(Raw records):
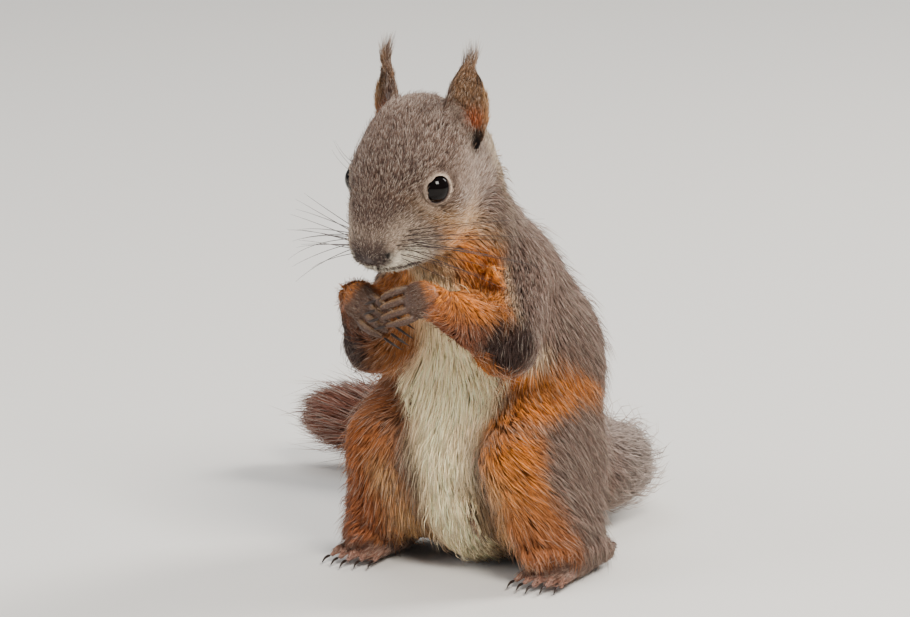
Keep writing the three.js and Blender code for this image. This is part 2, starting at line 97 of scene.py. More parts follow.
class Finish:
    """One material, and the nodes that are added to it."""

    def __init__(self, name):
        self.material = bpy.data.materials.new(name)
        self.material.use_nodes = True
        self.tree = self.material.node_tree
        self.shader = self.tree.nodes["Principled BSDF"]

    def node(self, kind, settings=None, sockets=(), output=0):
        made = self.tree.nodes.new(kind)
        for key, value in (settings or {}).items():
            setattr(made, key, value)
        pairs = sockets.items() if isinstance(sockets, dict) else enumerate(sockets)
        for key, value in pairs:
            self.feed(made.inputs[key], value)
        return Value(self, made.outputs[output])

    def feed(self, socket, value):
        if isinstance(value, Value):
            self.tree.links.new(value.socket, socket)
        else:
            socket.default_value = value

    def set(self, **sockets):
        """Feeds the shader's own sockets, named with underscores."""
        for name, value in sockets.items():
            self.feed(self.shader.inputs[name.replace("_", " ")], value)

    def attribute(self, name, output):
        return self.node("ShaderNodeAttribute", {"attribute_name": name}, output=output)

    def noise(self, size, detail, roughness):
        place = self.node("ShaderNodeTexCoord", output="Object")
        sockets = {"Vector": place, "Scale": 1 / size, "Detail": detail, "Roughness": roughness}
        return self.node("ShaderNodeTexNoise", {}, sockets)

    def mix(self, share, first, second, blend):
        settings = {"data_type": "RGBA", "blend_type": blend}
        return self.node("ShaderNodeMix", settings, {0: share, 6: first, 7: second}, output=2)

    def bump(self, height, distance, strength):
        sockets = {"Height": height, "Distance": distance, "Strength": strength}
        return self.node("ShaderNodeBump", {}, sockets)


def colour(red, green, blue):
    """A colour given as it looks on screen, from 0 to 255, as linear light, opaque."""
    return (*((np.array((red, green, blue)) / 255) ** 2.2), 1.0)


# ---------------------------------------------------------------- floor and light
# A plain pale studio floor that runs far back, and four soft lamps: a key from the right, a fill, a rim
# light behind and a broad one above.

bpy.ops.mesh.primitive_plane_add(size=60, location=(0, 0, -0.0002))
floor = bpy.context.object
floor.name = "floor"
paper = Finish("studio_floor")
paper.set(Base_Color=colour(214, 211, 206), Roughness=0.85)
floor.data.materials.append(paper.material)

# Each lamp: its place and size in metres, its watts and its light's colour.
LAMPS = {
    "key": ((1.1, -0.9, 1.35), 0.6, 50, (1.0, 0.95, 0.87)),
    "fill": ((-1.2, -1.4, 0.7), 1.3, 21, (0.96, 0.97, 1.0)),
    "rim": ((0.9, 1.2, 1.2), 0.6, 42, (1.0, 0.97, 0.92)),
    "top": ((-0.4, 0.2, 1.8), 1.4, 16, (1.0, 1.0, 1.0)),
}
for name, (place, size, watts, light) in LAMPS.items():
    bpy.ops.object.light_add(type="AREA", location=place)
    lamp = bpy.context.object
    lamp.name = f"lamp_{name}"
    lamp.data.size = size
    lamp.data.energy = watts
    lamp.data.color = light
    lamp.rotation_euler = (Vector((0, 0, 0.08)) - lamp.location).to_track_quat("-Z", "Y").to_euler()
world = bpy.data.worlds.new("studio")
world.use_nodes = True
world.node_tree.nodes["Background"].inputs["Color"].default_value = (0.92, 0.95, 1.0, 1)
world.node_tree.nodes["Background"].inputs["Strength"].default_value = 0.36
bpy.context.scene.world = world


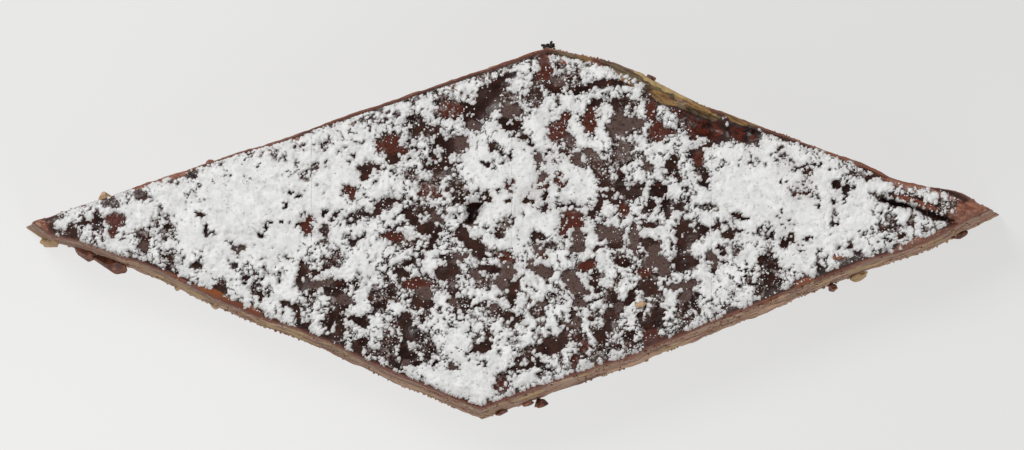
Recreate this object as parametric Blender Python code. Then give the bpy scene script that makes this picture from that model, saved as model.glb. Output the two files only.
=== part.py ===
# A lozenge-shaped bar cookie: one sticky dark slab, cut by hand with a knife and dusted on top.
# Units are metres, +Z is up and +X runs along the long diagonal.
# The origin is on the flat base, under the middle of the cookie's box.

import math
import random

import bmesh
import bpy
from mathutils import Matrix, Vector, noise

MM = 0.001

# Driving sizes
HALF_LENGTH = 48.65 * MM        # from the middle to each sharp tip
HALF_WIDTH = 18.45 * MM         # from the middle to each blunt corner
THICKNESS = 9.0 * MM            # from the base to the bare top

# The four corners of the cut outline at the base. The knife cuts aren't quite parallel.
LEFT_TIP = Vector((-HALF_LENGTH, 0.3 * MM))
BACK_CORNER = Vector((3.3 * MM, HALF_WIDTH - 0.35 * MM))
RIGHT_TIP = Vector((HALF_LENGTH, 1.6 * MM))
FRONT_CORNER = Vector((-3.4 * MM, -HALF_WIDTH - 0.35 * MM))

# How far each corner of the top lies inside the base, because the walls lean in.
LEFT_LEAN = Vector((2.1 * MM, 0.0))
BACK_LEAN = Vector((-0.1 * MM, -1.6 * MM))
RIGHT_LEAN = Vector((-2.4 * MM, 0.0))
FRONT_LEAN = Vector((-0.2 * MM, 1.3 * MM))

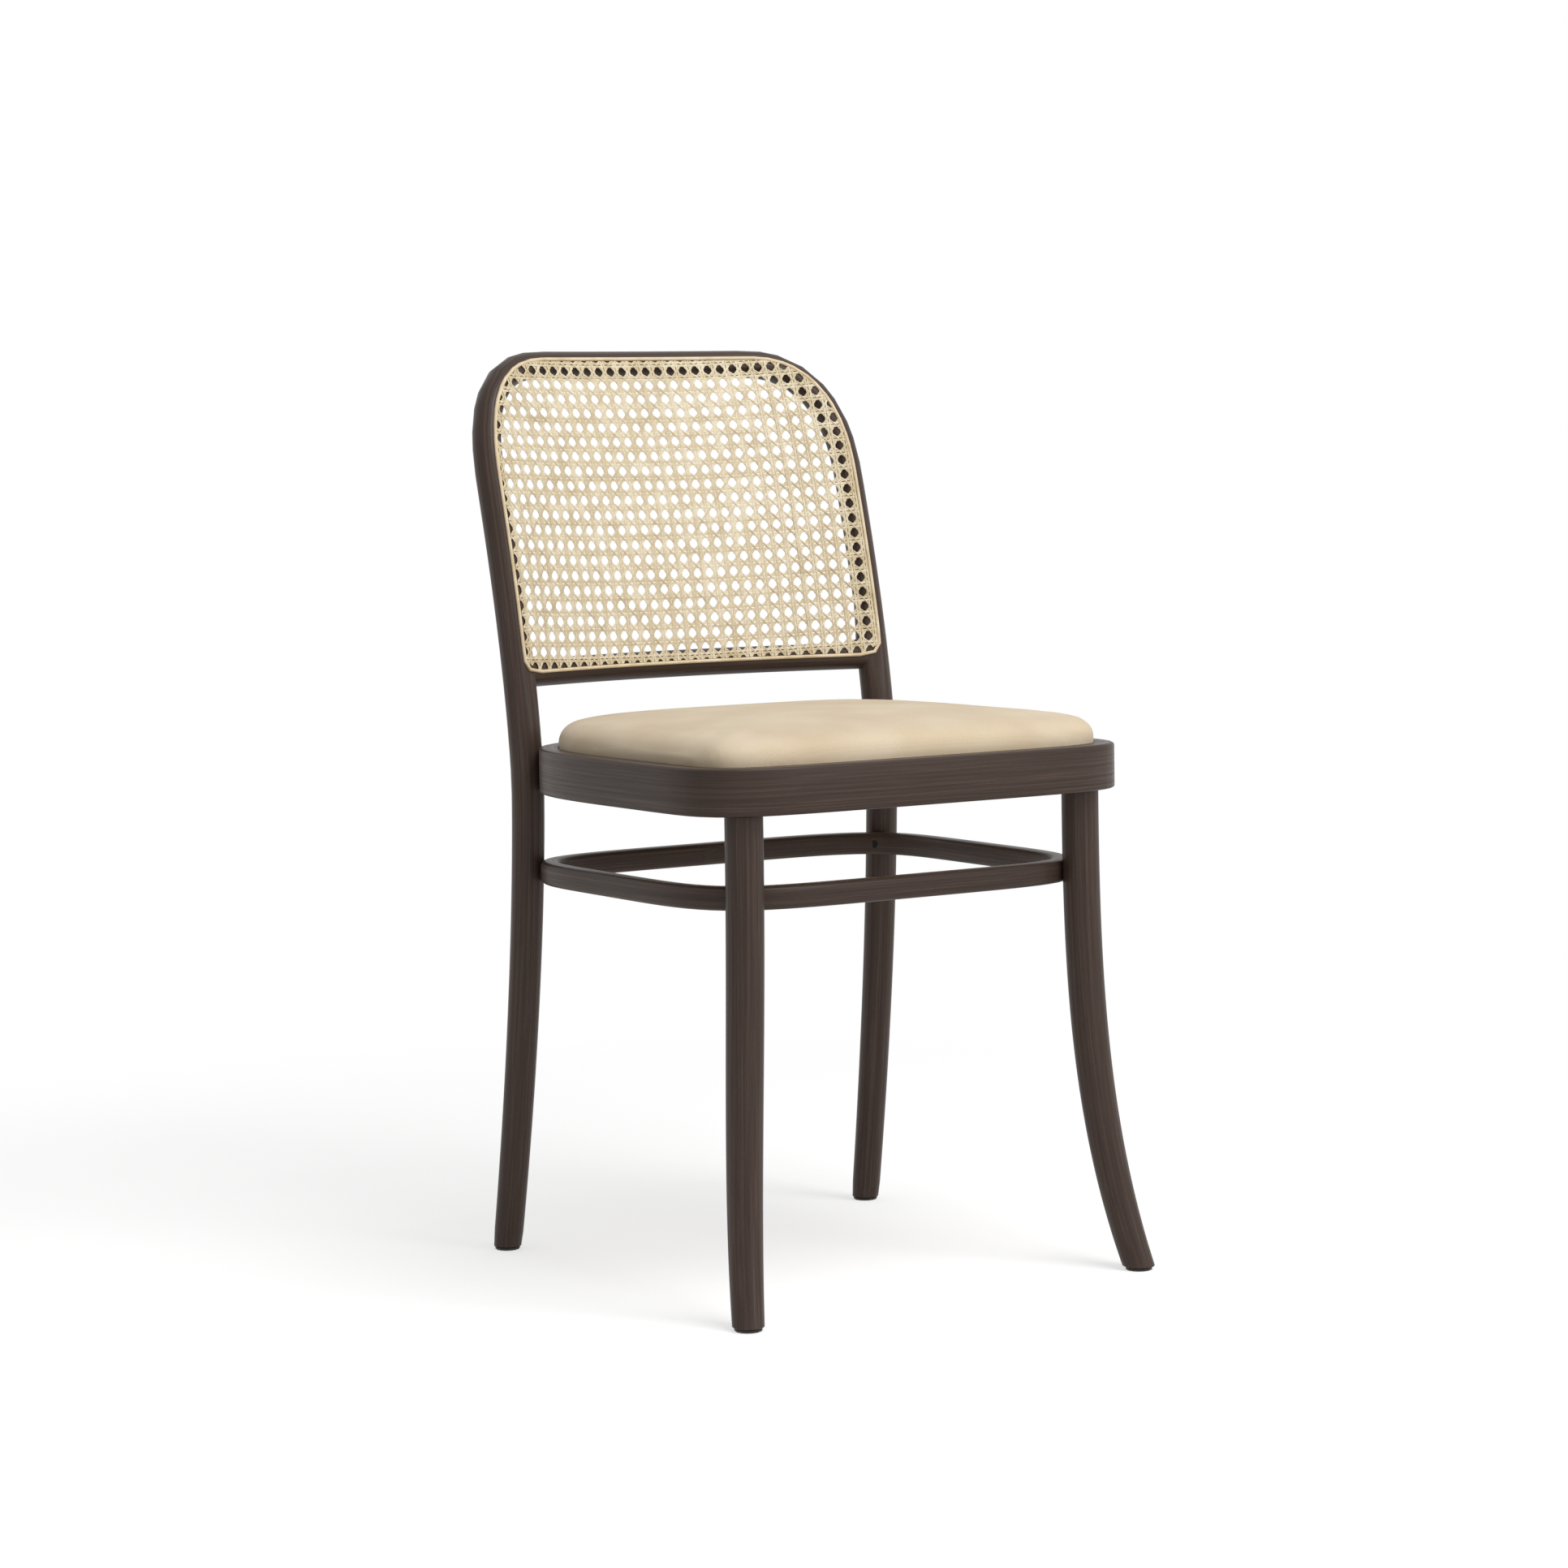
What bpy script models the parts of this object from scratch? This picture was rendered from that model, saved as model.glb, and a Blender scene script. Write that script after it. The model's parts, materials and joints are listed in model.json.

(Task details): Among the entries above, identify all lines with "Blender" and copy them.

(Answer to this task):
Keep writing the three.js and Blender code for this image. This is part 2, starting at line 97 of scene.py. More parts follow.
Recreate this object as parametric Blender Python code. Then give the bpy scene script that makes this picture from that model, saved as model.glb. Output the two files only.
What bpy script models the parts of this object from scratch? This picture was rendered from that model, saved as model.glb, and a Blender scene script. Write that script after it. The model's parts, materials and joints are listed in model.json.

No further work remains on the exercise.